Inicialmente, é importante
registrar que a jurisprudência do STJ admite a aplicação do princípio da
consunção mesmo quando o crime absorvido for, em tese, mais grave, desde que
ele seja utilizado como mero instrumento para a realização de um objetivo final
único. Nesse sentido: STJ. 5ª Turma. AgRg no AREsp 100.322/SP, Rel. Min. Marco
Aurélio Bellizze, julgado em 25/2/2014, DJe de 7/3/2014.
Essa linha interpretativa também
se reflete no enunciado da Súmula n. 17/STJ, segundo o qual é admissível a
absorção do crime-meio pelo crime-fim quando aquele estiver integralmente
exaurido neste último e não apresentar mais potencialidade lesiva.
Todavia, essa diretriz não se
aplica nas hipóteses em que os crimes em questão tutelam bens jurídicos
diversos, como ocorre nas situações em que o crime de invasão de domicílio —
cuja finalidade é proteger a privacidade, o sossego e a tranquilidade do indivíduo
— é cometido de maneira autônoma, antes ou depois da prática de lesão corporal
(ou outro delito correlato), especialmente no contexto de violência doméstica e
familiar de cunho misógino. Nesse caso, prevalece a topografia normativa
específica prevista nos arts. 5º e 7º, ambos da Lei n. 11.340/2006, sem
qualquer correspondência com a hipótese de progressão criminosa.

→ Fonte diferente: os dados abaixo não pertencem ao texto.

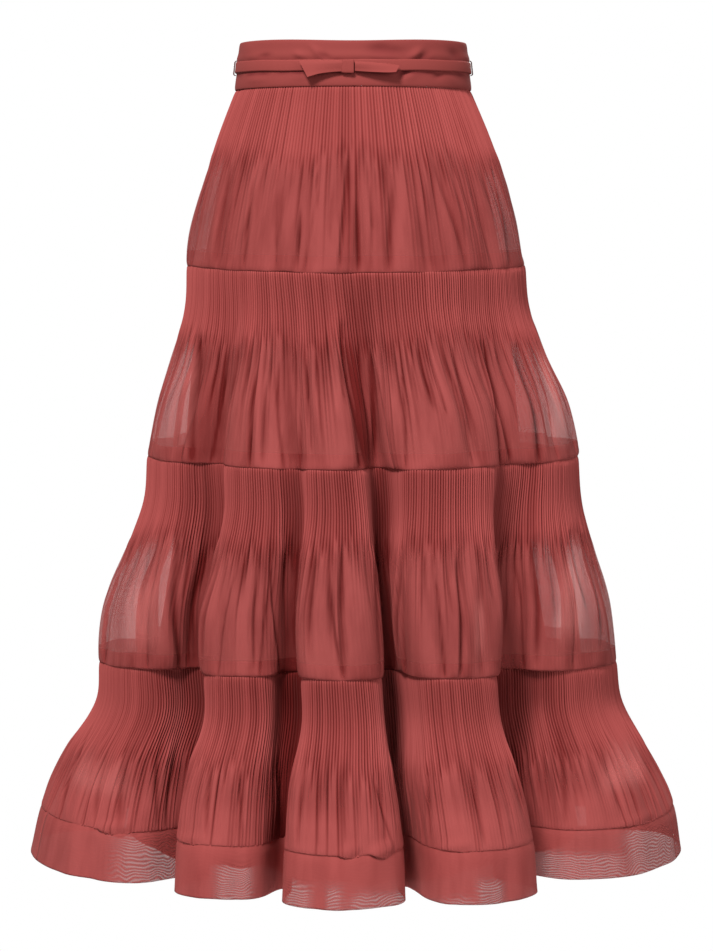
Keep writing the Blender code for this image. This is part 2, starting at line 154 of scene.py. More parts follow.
# The lobe after each fold: how far its crest reaches out at the hem, and how many degrees it leans.
Lobe = namedtuple("Lobe", "reach lean")
LOBES = rows_of(
    Lobe,
    (0.004, 0),
    (-0.012, 0),
    (0.002, 0),
    (0.002, -5),
    (0.004, 2),
    (-0.004, 2),
    (0.000, -2),
    (-0.008, 0),
    (0.002, 3),
    (-0.006, -2),
)
LEFT_SIDE_SEAM = 0.5
RIGHT_SIDE_SEAM = 4.5
CENTRE_BACK = 7.5

# The lining's outline at a few heights, and how far its front drops there.
LiningRing = namedtuple("LiningRing", "height half_width half_depth front_drop")
LINING = rows_of(
    LiningRing,
    (-0.0235, 0.1186, 0.0912, 0.000),
    (-0.2030, 0.1570, 0.1240, 0.000),
    (-0.4500, 0.1850, 0.1430, 0.000),
    (-0.8000, 0.2450, 0.1650, 0.012),
)

# The main creases, each along a line of the cloth: its tier, its place round the skirt in lobes at its
# top, how far it strays in lobes by its foot, the shares of the tier's height where it starts and ends,
# its width, and how far it stands out. A trough is negative: it drops off a soft lip on its left, and
# rises gently on its right.
Crease = namedtuple("Crease", "tier place stray top foot width out")
CREASES = rows_of(
    Crease,
    (0, 1.10, 0.10, 0.50, 1.02, 0.0042, -0.0026),
    (0, 2.20, -0.04, 0.66, 1.04, 0.0034, -0.0034),
    (0, 2.38, 0.06, 0.38, 0.66, 0.0030, -0.0018),
    (0, 2.92, -0.14, 0.38, 1.04, 0.0050, -0.0030),
    (0, 3.04, 0.00, 0.56, 1.00, 0.0036, -0.0022),
    (0, 3.34, -0.07, 0.58, 1.04, 0.0056, -0.0034),
    (0, 3.76, 0.15, 0.40, 1.04, 0.0036, -0.0024),
    (0, 3.86, 0.10, 0.55, 1.02, 0.0044, 0.0022),
    (0, 3.96, 0.06, 0.36, 0.80, 0.0038, -0.0024),
    (0, 4.40, -0.08, 0.38, 1.00, 0.0040, -0.0022),
    (0, 0.78, 0.06, 0.42, 1.00, 0.0040, -0.0022),
    (0, 5.45, 0.05, 0.42, 1.00, 0.0050, -0.0026),
    (0, 6.30, 0.06, 0.46, 1.00, 0.0045, -0.0028),
    (0, 7.05, -0.06, 0.55, 1.02, 0.0045, -0.0024),
    (0, 8.40, -0.05, 0.50, 1.02, 0.0050, -0.0028),
    (0, 9.30, 0.06, 0.40, 0.90, 0.0042, -0.0024),
    (1, 0.73, 0.13, 0.34, 1.06, 0.0060, -0.0062),
    (1, 0.93, 0.02, 0.38, 0.96, 0.0052, 0.0026),
    (1, 1.20, 0.02, 0.40, 0.90, 0.0040, -0.0022),
    (1, 1.52, 0.03, 0.52, 1.04, 0.0040, -0.0036),
    (1, 1.68, 0.01, 0.56, 1.00, 0.0070, -0.0034),
    (1, 1.72, 0.02, 0.34, 0.66, 0.0034, -0.0026),
    (1, 2.27, -0.04, 0.36, 0.80, 0.0036, -0.0022),
    (1, 2.74, -0.04, 0.24, 1.16, 0.0100, -0.0086),
    (1, 2.94, -0.02, 0.40, 1.04, 0.0050, -0.0030),
    (1, 3.06, -0.08, 0.42, 1.02, 0.0050, -0.0030),
    (1, 3.44, 0.02, 0.34, 0.70, 0.0046, -0.0034),
    (1, 3.70, -0.02, 0.38, 0.84, 0.0042, -0.0028),
    (1, 3.96, 0.06, 0.36, 1.06, 0.0044, -0.0044),
    (1, 4.22, -0.06, 0.38, 1.04, 0.0048, -0.0046),
    (1, 5.40, 0.06, 0.38, 1.04, 0.0052, -0.0044),
    (1, 6.62, -0.06, 0.36, 1.02, 0.0050, -0.0046),
    (1, 7.52, 0.05, 0.42, 1.00, 0.0050, -0.0034),
    (1, 8.46, 0.05, 0.36, 1.04, 0.0052, -0.0044),
    (1, 9.50, 0.05, 0.40, 0.98, 0.0050, -0.0036),
    (2, 0.65, 0.08, 0.36, 0.80, 0.0036, -0.0026),
    (2, 0.81, 0.06, 0.38, 1.02, 0.0046, -0.0046),
    (2, 1.30, 0.02, 0.40, 0.96, 0.0042, -0.0030),
    (2, 1.67, 0.00, 0.42, 0.97, 0.0038, -0.0036),
    (2, 1.77, 0.10, 0.42, 1.00, 0.0046, -0.0030),
    (2, 2.33, 0.02, 0.40, 0.92, 0.0038, -0.0034),
    (2, 2.53, -0.01, 0.36, 1.04, 0.0040, -0.0050),
    (2, 2.44, 0.00, 0.46, 0.90, 0.0060, 0.0026),
    (2, 3.24, -0.12, 0.40, 1.00, 0.0046, -0.0034),
    (2, 3.38, -0.03, 0.36, 1.00, 0.0050, 0.0030),
    (2, 3.55, -0.03, 0.38, 1.04, 0.0040, -0.0052),
    (2, 4.16, -0.01, 0.34, 0.98, 0.0044, -0.0044),
    (2, 4.34, 0.02, 0.34, 0.72, 0.0040, -0.0030),
    (2, 4.46, -0.05, 0.36, 0.90, 0.0044, -0.0030),
    (2, 5.52, 0.04, 0.38, 1.02, 0.0046, -0.0044),
    (2, 6.42, -0.04, 0.40, 1.02, 0.0044, -0.0046),
    (2, 7.58, 0.04, 0.38, 0.96, 0.0044, -0.0040),
    (2, 8.50, 0.03, 0.36, 1.02, 0.0048, -0.0046),
    (2, 9.46, -0.04, 0.38, 0.98, 0.0044, -0.0040),
    (3, 0.52, 0.08, 0.30, 0.82, 0.0036, -0.0021),
    (3, 0.68, 0.03, 0.40, 0.76, 0.0040, -0.0020),
    (3, 0.74, 0.04, 0.36, 0.78, 0.0042, -0.0026),
    (3, 0.82, 0.05, 0.28, 0.74, 0.0036, -0.0020),
    (3, 1.48, 0.03, 0.40, 0.76, 0.0040, -0.0021),
    (3, 1.62, 0.06, 0.32, 0.74, 0.0038, -0.0020),
    (3, 2.34, -0.02, 0.36, 0.74, 0.0040, -0.0021),
    (3, 2.51, 0.00, 0.34, 0.70, 0.0036, -0.0020),
    (3, 2.62, 0.07, 0.42, 0.74, 0.0042, -0.0023),
    (3, 3.34, -0.06, 0.36, 0.76, 0.0040, -0.0021),
    (3, 3.51, 0.01, 0.36, 0.74, 0.0040, -0.0022),
    (3, 4.20, -0.04, 0.28, 0.74, 0.0040, -0.0021),
    (3, 4.31, -0.01, 0.30, 0.68, 0.0038, -0.0020),
    (3, 4.45, -0.02, 0.40, 0.76, 0.0040, -0.0022),
    (3, 5.50, 0.02, 0.36, 0.76, 0.0045, -0.0022),
    (3, 6.45, -0.02, 0.34, 0.74, 0.0045, -0.0022),
    (3, 7.55, 0.02, 0.38, 0.76, 0.0045, -0.0022),
    (3, 8.40, 0.02, 0.34, 0.76, 0.0045, -0.0023),
    (3, 9.58, -0.02, 0.36, 0.74, 0.0045, -0.0021),
)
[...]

Com efeito, o mandado de criminalização delineado pelo
legislador no art. 150, § 1º, do Código Penal, é claro ao estabelecer:
Art. 150 – Entrar ou permanecer,
clandestina ou astuciosamente, ou contra a vontade expressa ou tácita de quem
de direito, em casa alheia ou em suas dependências:
[...]
§ 1º – Se o crime é cometido
durante a noite, ou em lugar ermo, ou com o emprego de violência ou de arma, ou
por duas ou mais pessoas:
Pena – detenção, de seis meses a
dois anos, além da pena
correspondente à violência.
No caso concreto, o réu,
valendo-se da relação doméstica e afetiva e atuando sob motivação de gênero e
violência, invadiu a residência de sua ex-namorada sem o consentimento desta,
ao arrombar a porta com chutes. No mesmo episódio, movido por ciúmes e sob
efeito de álcool, agrediu fisicamente a vítima, segurando-a pelo pescoço e
causando lesões corporais, posteriormente comprovadas por laudo pericial.

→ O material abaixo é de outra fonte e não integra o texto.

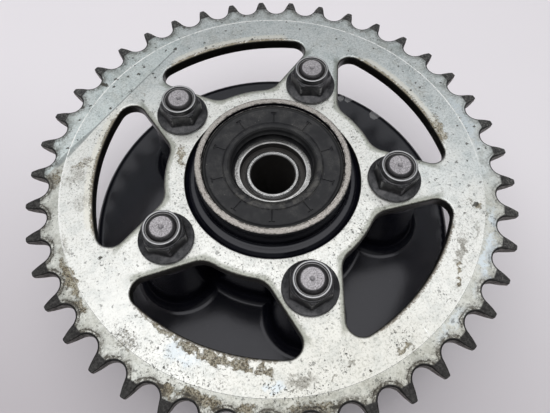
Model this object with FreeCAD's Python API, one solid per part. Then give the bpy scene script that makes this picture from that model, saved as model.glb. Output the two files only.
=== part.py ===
import FreeCAD, Part
import math
import os

# Motorcycle rear sprocket on its mounting drum. All sizes are millimetres.
# +Z runs along the wheel axle towards the chain side. The origin is on the axle's axis, on the surface
# that the drum's damper vanes stand on. The first stud lies in the -Y direction.

# ---- heights above the standing surface ----
sprocket_middle = 74.0
disc_top = 33.0
disc_underside = 25.0
skirt_bottom = 16.0
tube_bottom = 8.0
boss_top = 89.2
stud_bottom = 44.0
stud_top = 89.9
bearing_middle = 72.8
hub_seal_bottom = 82.3
hub_seal_face = 87.1
hub_seal_rim = 87.6
hub_seal_skin = 1.1
hub_seal_case_thickness = 1.0
sleeve_bottom = 17.0
sleeve_top = 78.9

# ---- sprocket ----
tooth_count = 42
chain_pitch = 15.875
roller_seat_radius = 5.2
roller_seat_half_angle = 72.0
tooth_flank_radius = 60.0
tooth_tip_radius = 110.7
tooth_bevel_start = 103.6
tooth_tip_thickness = 2.3
plate_thickness = 6.0
rim_thickness = 5.6
rim_step_radius = 95.5
sprocket_bore_radius = 40.0
edge_rounding = 0.7

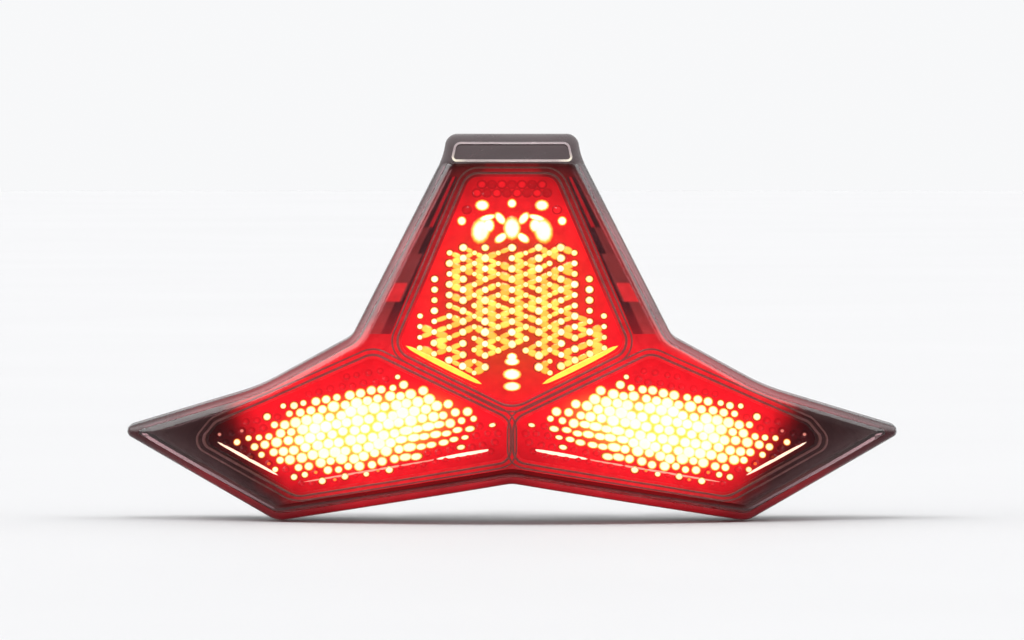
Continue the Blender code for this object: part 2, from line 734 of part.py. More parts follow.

Dessa forma, observa-se que o
ingresso forçado na residência foi motivado pela inconformidade do agente com a
presença de um suposto terceiro no local, configurando evidente violação da
liberdade da vítima, em especial à sua inviolabilidade domiciliar — bem
jurídico autônomo e desvinculado da lesão corporal subsequente.
Portanto, como o crime de
violação de domicílio não constituiu meio necessário à preparação ou à execução
do crime de lesão corporal, não se aplica o princípio da consunção.

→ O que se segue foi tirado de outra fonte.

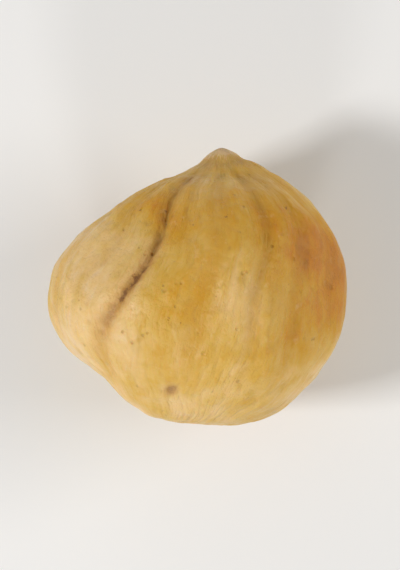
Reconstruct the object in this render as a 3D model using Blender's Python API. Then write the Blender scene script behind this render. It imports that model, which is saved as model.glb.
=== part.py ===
"""A blanched hazelnut kernel that lies on its side, as one solid.

Its axis runs along Y, with the pointed tip towards +Y and the broad base towards -Y. It rests on a small
flat spot at Z = 0, and the origin is the middle of its box on that plane. Metres, +Z up.
"""

import math

import bmesh
import bpy
from mathutils import Matrix, Vector, noise

MM = 0.001

# Driving dimensions: the kernel's whole size as it lies
WIDTH = 14.4 * MM
LENGTH = 13.5 * MM
HEIGHT = 12.6 * MM

# Ground form: distance from the middle to the surface in mm, at equal steps of angle from the tip to
# the base, along the right, upper, left and under sides
PROFILES = (
    (6.4, 6.66, 6.82, 7.06, 7.32, 7.34, 7.24, 7.12, 7.02, 6.90, 6.44, 6.16, 6.40),
    (6.4, 6.15, 6.20, 6.40, 6.58, 6.65, 6.68, 6.72, 6.80, 6.85, 6.68, 6.40, 6.40),
    (6.4, 5.74, 5.52, 5.54, 5.82, 6.44, 7.10, 7.36, 6.92, 6.18, 5.78, 6.08, 6.40),
    (6.4, 6.05, 6.00, 6.15, 6.32, 6.42, 6.48, 6.52, 6.65, 6.80, 6.70, 6.50, 6.45),
)

# The tip: the small nub where the root would grow, and the faint ring round its cap
NUB_HEIGHT = 0.36 * MM
NUB_SPREAD = math.radians(8.5)
NUB_BLUNTNESS = 3.0
RING_ANGLE = math.radians(21)
RING_SPREAD = math.radians(4.5)
RING_DEPTH = 0.07 * MM

# The base: the shallow dimple where the kernel hung on its cord, and its low rim
DIMPLE_SPREAD = math.radians(14)
DIMPLE_DEPTH = 0.30 * MM
RIM_ANGLE = math.radians(28)
RIM_SPREAD = math.radians(10)
RIM_HEIGHT = 0.08 * MM

# Flats where the kernel pressed on its shell: outward direction, and distance from the middle
FLAT_SOFTNESS = 0.9 * MM
LEAST_FACING = 0.05
FLATS = (
    (Vector((-0.52, 0.52, 0.68)), 5.72 * MM),
    (Vector((0.78, 0.10, 0.62)), 6.45 * MM),
    (Vector((0.20, -0.80, 0.57)), 6.60 * MM),
    (Vector((0.66, -0.45, -0.60)), 6.45 * MM),
    (Vector((-0.74, 0.05, -0.67)), 6.35 * MM),
    (Vector((0.30, 0.72, -0.63)), 5.95 * MM),
)

# Grooves that run from the tip towards the base: azimuth round the axis in degrees, from +X towards +Z,
# depth and half width in mm, how far from the tip each reaches in degrees, and by how many degrees it
# swings aside past the middle. The two deep ones are the line where the two seed leaves meet, down either
# side.
GROOVES = (
    (-9, 0.12, 0.55, 120, 0),
    (21, 0.14, 0.50, 115, 0),
    (44, 0.16, 0.55, 135, -4),
    (63, 0.22, 0.55, 130, -5),
    (87, 0.20, 0.70, 140, 0),
    (103, 0.14, 0.40, 85, 0),
    (118, 0.26, 0.50, 150, 15),
    (141, 0.12, 0.50, 115, 12),
    (160, 0.14, 0.50, 135, 8),
    (183, 0.13, 0.55, 120, 0),
    (205, 0.12, 0.50, 140, 0),
    (227, 0.15, 0.60, 115, 0),
    (247, 0.12, 0.50, 125, 0),
    (298, 0.24, 0.50, 150, 0),
    (323, 0.14, 0.55, 130, 0),
)
GROOVE_WIDEST = math.radians(8)
GROOVE_START = (math.radians(7), math.radians(30))
GROOVE_SWING = (math.radians(80), math.radians(128))
GROOVE_FADE = 35

# Unevenness of the whole surface
SWAY = math.radians(6)
SWAY_FREQUENCY = 1.5
LUMP_HEIGHT = 0.22 * MM
LUMP_FREQUENCY = 1.9
LUMP_OFFSET = Vector((3.1, 7.4, 1.3))

# The low swell under its weight, and the flat spot there that it rests on
SWELL_DIRECTION = Vector((0.09, -0.16, -0.98)).normalized()
SWELL_SPREAD = math.radians(24)
SWELL_HEIGHT = 0.14 * MM
REST_CUT = 0.42 * MM
REST_ROUNDING = 0.12 * MM
REST_SNAP = 0.004 * MM

# Fineness of the mesh
SEGMENTS = 128
RINGS = 42
TIP_CROWDING = 0.06
END_CROWDING = 0.10

KERNEL_COLOUR = (0.62, 0.40, 0.13, 1.0)
KERNEL_ROUGHNESS = 0.5


def clear_scene():
    for thing in list(bpy.data.objects):
        bpy.data.objects.remove(thing, do_unlink=True)


def smooth_step(low, high, value):
    share = min(max((value - low) / (high - low), 0.0), 1.0)
    return share * share * (3 - 2 * share)


def soft_least(first, second, softness):
    """The lesser of two lengths, rounded over where they are near each other."""
    share = min(max(0.5 + 0.5 * (second - first) / softness, 0.0), 1.0)
    return second + (first - second) * share - softness * share * (1 - share)


def bump(distance, spread):
    return math.exp(-((distance / spread) ** 2))


def along_profile(profile, polar):
    """The profile's distance at this angle from the tip, on a smooth curve through its values."""
    last = len(profile) - 1
    place = polar / math.pi * last
    start = min(int(place), last - 1)
    share = place - start
    before, here, there, after = (
        profile[min(max(start + offset, 0), last)] for offset in (-1, 0, 1, 2)
    )
    rise, leave, arrive = there - here, (there - before) / 2, (after - here) / 2
    curve = (leave + arrive - 2 * rise) * share**3 + (3 * rise - 2 * leave - arrive) * share**2
    return (here + leave * share + curve) * MM


def ground_radius(polar, azimuth):
    """Distance from the middle to the ground form, which turns smoothly from side to side."""
    quarter, turn = divmod(azimuth % (2 * math.pi), math.pi / 2)
    nearest = PROFILES[int(quarter) % 4]
    following = PROFILES[(int(quarter) + 1) % 4]
    share = math.sin(turn) ** 2
    return along_profile(nearest, polar) * (1 - share) + along_profile(following, polar) * share


def flattened(radius, direction):
    for outward, distance in FLATS:
        facing = direction.dot(outward.normalized())
        if facing > LEAST_FACING:
            radius = soft_least(radius, distance / facing, FLAT_SOFTNESS)
    return radius


def groove_depth(polar, azimuth):
    """How deep the surface dips in the grooves at this angle from the tip, on this meridian."""
    girth = WIDTH / 2 * math.sin(polar)
    depth = 0.0
    for middle, deepest, half_width, reach, swing in GROOVES:
        course = math.radians(middle + swing * smooth_step(*GROOVE_SWING, polar))
        turn = (azimuth - course + math.pi) % (2 * math.pi) - math.pi
        spread = min(half_width * MM / max(girth, half_width * MM), GROOVE_WIDEST)
        end = 1 - smooth_step(reach - GROOVE_FADE, reach, math.degrees(polar))
        depth += deepest * MM * end * bump(turn, spread)
    return depth * smooth_step(*GROOVE_START, polar)


def direction_of(polar, azimuth):
    return Vector((math.sin(polar) * math.cos(azimuth), math.cos(polar), math.sin(polar) * math.sin(azimuth)))


def kernel_point(corner):
    """Where a corner of the sphere goes. Its meridian sways, so that the grooves on it wander a little."""
    even = math.acos(min(max(corner.y, -1.0), 1.0))
    polar = even - TIP_CROWDING * math.sin(even) - END_CROWDING * math.sin(2 * even)
    meridian = math.atan2(corner.z, corner.x)
    azimuth = meridian + SWAY * noise.noise(direction_of(polar, meridian) * SWAY_FREQUENCY)
    direction = direction_of(polar, azimuth)
    radius = flattened(ground_radius(polar, azimuth), direction)
    radius += LUMP_HEIGHT * noise.noise(direction * LUMP_FREQUENCY + LUMP_OFFSET)
    radius += NUB_HEIGHT * math.exp(-((polar / NUB_SPREAD) ** NUB_BLUNTNESS))
    radius -= RING_DEPTH * bump(polar - RING_ANGLE, RING_SPREAD)
    radius -= DIMPLE_DEPTH * bump(math.pi - polar, DIMPLE_SPREAD)
    radius += RIM_HEIGHT * bump(math.pi - polar - RIM_ANGLE, RIM_SPREAD)
    radius += SWELL_HEIGHT * bump(direction.angle(SWELL_DIRECTION), SWELL_SPREAD)
    radius -= groove_depth(polar, meridian)
    return direction * radius


def settle(points):
    """Presses a flat spot into the underside, then fits the whole to its size and place."""
    floor = min(point.z for point in points) + REST_CUT
    for point in points:
        above = max(point.z - floor, 0.0)
        eased = above * above / (above + REST_ROUNDING)
        point.z = eased if eased > REST_SNAP else 0.0
    low = Vector([min(point[axis] for point in points) for axis in range(3)])
    high = Vector([max(point[axis] for point in points) for axis in range(3)])
    middle = (low + high) / 2
    for point in points:
        point.x = (point.x - middle.x) * WIDTH / (high.x - low.x)
        point.y = (point.y - middle.y) * LENGTH / (high.y - low.y)
        point.z = point.z * HEIGHT / high.z


def kernel_material():
    material = bpy.data.materials.new("toasted_kernel")
    material.use_nodes = True
    shader = material.node_tree.nodes["Principled BSDF"]
    shader.inputs["Base Color"].default_value = KERNEL_COLOUR
    shader.inputs["Roughness"].default_value = KERNEL_ROUGHNESS
    shader.inputs["Metallic"].default_value = 0.0
    return material


def build_kernel(collection):
    """A sphere with its poles at the tip and the base, moved point by point to the kernel's form."""
    shape = bmesh.new()
    bmesh.ops.create_uvsphere(
        shape,
        u_segments=SEGMENTS,
        v_segments=RINGS,
        radius=1.0,
        matrix=Matrix.Rotation(-math.pi / 2, 4, "X"),
    )
    points = [kernel_point(vertex.co.normalized()) for vertex in shape.verts]
    settle(points)
    for vertex, point in zip(shape.verts, points):
        vertex.co = point
    bmesh.ops.recalc_face_normals(shape, faces=shape.faces)
    mesh = bpy.data.meshes.new("kernel")
    shape.to_mesh(mesh)
    shape.free()
    mesh.shade_smooth()
    mesh.materials.append(kernel_material())
    kernel = bpy.data.objects.new("kernel", mesh)
    collection.objects.link(kernel)
    return kernel


def main():
    clear_scene()
    collection = bpy.data.collections.new("hazelnut_kernel")
    bpy.context.scene.collection.children.link(collection)
    build_kernel(collection)


main()
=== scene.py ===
"""Looks of a blanched, lightly toasted hazelnut kernel that lies on its side. Metres, +Z up."""

import math

import bpy
import numpy as np
from mathutils import Euler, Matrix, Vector, noise


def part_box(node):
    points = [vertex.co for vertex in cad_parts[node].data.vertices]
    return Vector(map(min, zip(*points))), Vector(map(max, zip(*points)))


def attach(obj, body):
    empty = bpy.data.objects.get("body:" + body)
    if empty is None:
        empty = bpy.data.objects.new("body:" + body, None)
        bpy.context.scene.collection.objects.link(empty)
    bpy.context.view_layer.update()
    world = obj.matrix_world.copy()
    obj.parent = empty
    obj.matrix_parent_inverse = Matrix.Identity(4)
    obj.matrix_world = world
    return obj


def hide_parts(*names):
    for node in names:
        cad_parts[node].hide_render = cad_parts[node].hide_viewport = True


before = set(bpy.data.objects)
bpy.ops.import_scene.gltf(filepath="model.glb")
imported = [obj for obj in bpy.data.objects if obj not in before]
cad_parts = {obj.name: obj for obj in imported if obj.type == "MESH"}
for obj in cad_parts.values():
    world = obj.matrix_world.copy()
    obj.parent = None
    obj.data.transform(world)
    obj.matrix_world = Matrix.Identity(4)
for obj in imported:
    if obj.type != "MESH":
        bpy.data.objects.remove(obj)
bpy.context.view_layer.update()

# The kernel
# The whole seed of the nut without its shell and skin. It is firm, oily white flesh, pressed into ribs and
# flats by the shell it grew in, with a pointed tip, a broad base and the line of its two seed leaves. It lies
# loose on its side, on a small flat spot.
SEGMENTS = 360
RINGS = 262
TIP_CROWDING = 0.06
END_CROWDING = 0.10
SWAY = math.radians(6)
SWAY_FREQUENCY = 1.5

# Ground form: distance from the middle to the surface in mm, at equal steps of angle from the tip to the
# base, along the right, upper, left and under sides
PROFILES = (
    (6.4, 6.66, 6.82, 7.06, 7.32, 7.34, 7.24, 7.12, 7.02, 6.90, 6.44, 6.16, 6.40),
    (6.4, 6.15, 6.20, 6.40, 6.58, 6.65, 6.68, 6.72, 6.80, 6.85, 6.68, 6.40, 6.40),
    (6.4, 5.74, 5.52, 5.54, 5.82, 6.44, 7.10, 7.36, 6.92, 6.18, 5.78, 6.08, 6.40),
    (6.4, 6.05, 6.00, 6.15, 6.32, 6.42, 6.48, 6.52, 6.65, 6.80, 6.70, 6.50, 6.45),
)
LUMP_HEIGHT = 0.22
LUMP_FREQUENCY = 1.9
LUMP_OFFSET = (3.1, 7.4, 1.3)

# Flats where it pressed on its shell: outward direction, and distance from the middle in mm
FLAT_SOFTNESS = 0.9
LEAST_FACING = 0.05
FLATS = (
    ((-0.52, 0.52, 0.68), 5.72),
    ((0.78, 0.10, 0.62), 6.45),
    ((0.20, -0.80, 0.57), 6.60),
    ((0.66, -0.45, -0.60), 6.45),
    ((-0.74, 0.05, -0.67), 6.35),
    ((0.30, 0.72, -0.63), 5.95),
)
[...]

Nesse mesmo sentido, o Superior
Tribunal de Justiça já decidiu que:
É inviável o reconhecimento da consunção entre o delito de
violação de domicílio e o de lesão corporal no âmbito doméstico quando um não
constitui meio para a execução do outro, mas evidentes infrações penais
autônomas, que tutelam bens jurídicos distintos.
STJ. 5ª Turma. AgRg no REsp 1.902.294/SP, Rel. Min. Ribeiro
Dantas, julgado em 2/3/2021, DJe de 8/3/2021.
Concluir em sentido contrário,
como pleiteia a defesa, implicaria oferecer uma proteção estatal insuficiente
aos bens jurídicos tutelados pelos arts. 129, § 9º, e 150, § 1º, do Código
Penal, em consonância com os comandos cogentes dos arts. 5º e 7º da Lei n.
11.340/2006. Tal interpretação seria incompatível com o modelo de garantismo
penal integral (não hiperbólico e monocular), o qual é sustentado pela evolução
da dogmática penal à luz da vitimologia, em sua vertente primária e secundária.
Essa diretriz é, inclusive,
acolhida na Declaração dos Princípios Básicos de Justiça relativos às Vítimas
da Criminalidade, aprovada pela Resolução nº 40/34 da ONU, de 29 de novembro de
1985.
Em suma:
Por tutelarem objetividades jurídicas distintas, não
se aplica o princípio da consunção na hipótese em que o crime de invasão de
domicílio é seguido, ou até mesmo precedido, do crime de lesões corporais, no
deletério contexto permeado pela violência de gênero doméstica ou familiar e
sem qualquer correspondência à situação de progressão criminosa.
STJ. 6ª
Turma. AgRg no AREsp 2.711.392-SC, Rel. Min. Otávio de Almeida Toledo
(Desembargador convocado do TJSP), julgado em 12/3/2025 (Info 846).